Dale: I was under the idea that it was the Athenians who drove the Persians out of Greece. Read some stuff from Victor Davis Hansen on how Epidamdanos(sic) and his army of Thebean farmers moved into Sparta to liberate the helots, and the Spartans crumbled like paper. And for a vision of modern America the big thing on the coming of 2011 is going to be MTV lowering Snooki in a glass ball into Times Square. A shame Mencken is not here to comment on that.

general summerall| 12.31.10 @ 1:20AM

Epaminondas

Claudia Monteverdi| 12.31.10 @ 6:24AM

General,
Epaminondas are Greek tacos--delish with an tall icey dark beer and some good fries---Better get some fast, word's out that Madame Obama is about to ban them ..
Yum Yum,
Claudia

Bob Grant| 1.1.11 @ 7:52PM

Will it come to this: While everyone else's ass will be required to get smaller under the new health care mandate, section 8, subsection 1324aa-b2...her's will continue to grow larger?

Yosemeti Sam| 12.31.10 @ 11:42AM

" ... And don't look now, but Jerry Brown has been reelected Governor of California...."

Yo, Mexifornians - what goes around comes around, eh?

LOL.

Bob Grant| 1.1.11 @ 7:37PM

The people who voted for the continued destruction of California need to stay put and reap what they sow when the s**t really hits the fan there.

Don't be cowards and bail to another state to spread your poison.

Petronius| 12.31.10 @ 11:46AM

Thanks!
Moochelle probably didn't know about them until you just mentioned them.
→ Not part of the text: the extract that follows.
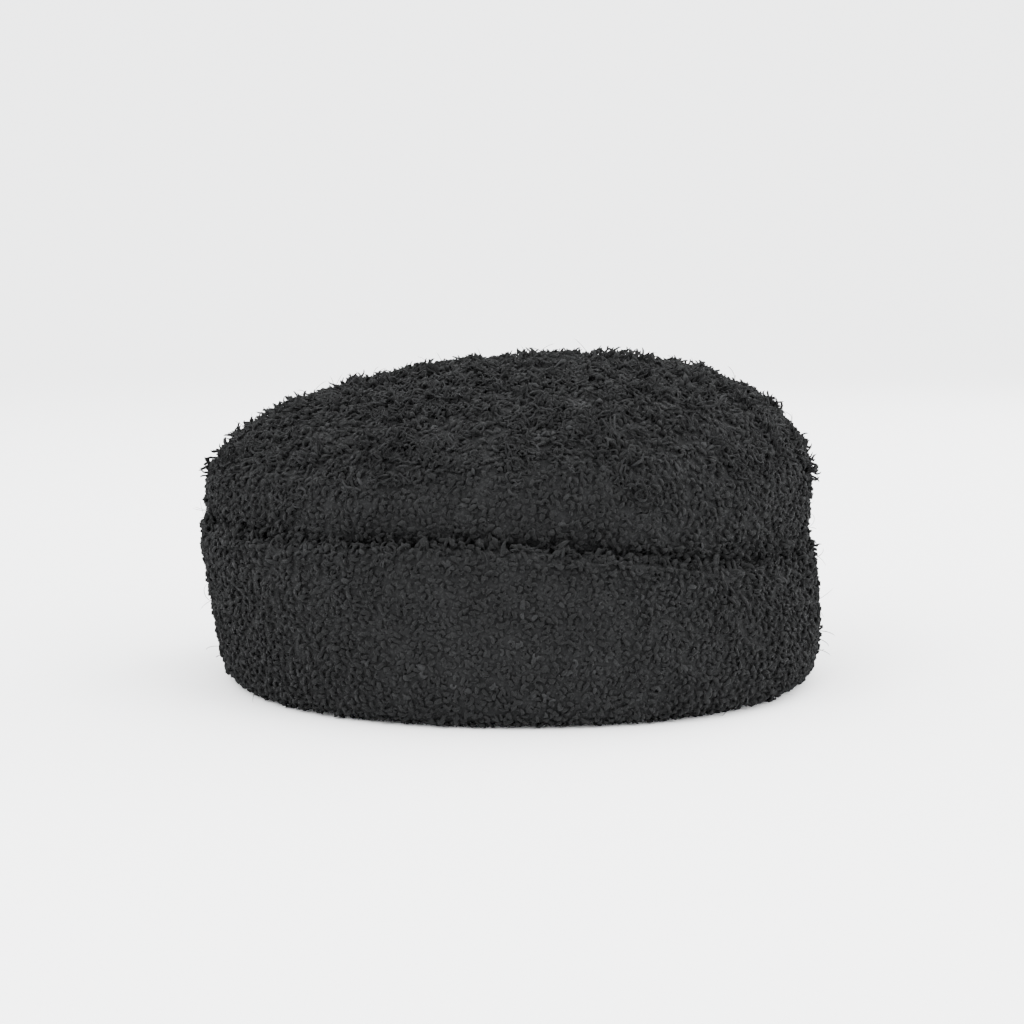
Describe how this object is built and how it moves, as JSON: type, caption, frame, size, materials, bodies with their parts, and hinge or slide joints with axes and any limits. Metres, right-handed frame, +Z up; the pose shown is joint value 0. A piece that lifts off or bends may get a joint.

Or were you just referring to the fries? Besides, lamb is pricey.
Prosit!

Occam's Tool| 1.1.11 @ 12:27AM

Petronius: Let me know when you are in the Twins, and we'll see about the lamb.

general summerall| 1.3.11 @ 3:36AM

Does the large arse on the lady refer to Snooki or Michelle? Anyway, the ball Snooki was lowered in only descended about 6 feet. The whole spectacle may have been an allegory of '10; much noise but little show. Thanks for letting me know that Epamindondas is both a great Greek hero and a great Greek taco.

Occam's Tool| 1.28.11 @ 7:34PM

The VDH book in which Epaminondas is mentioned is The Soul of Battle.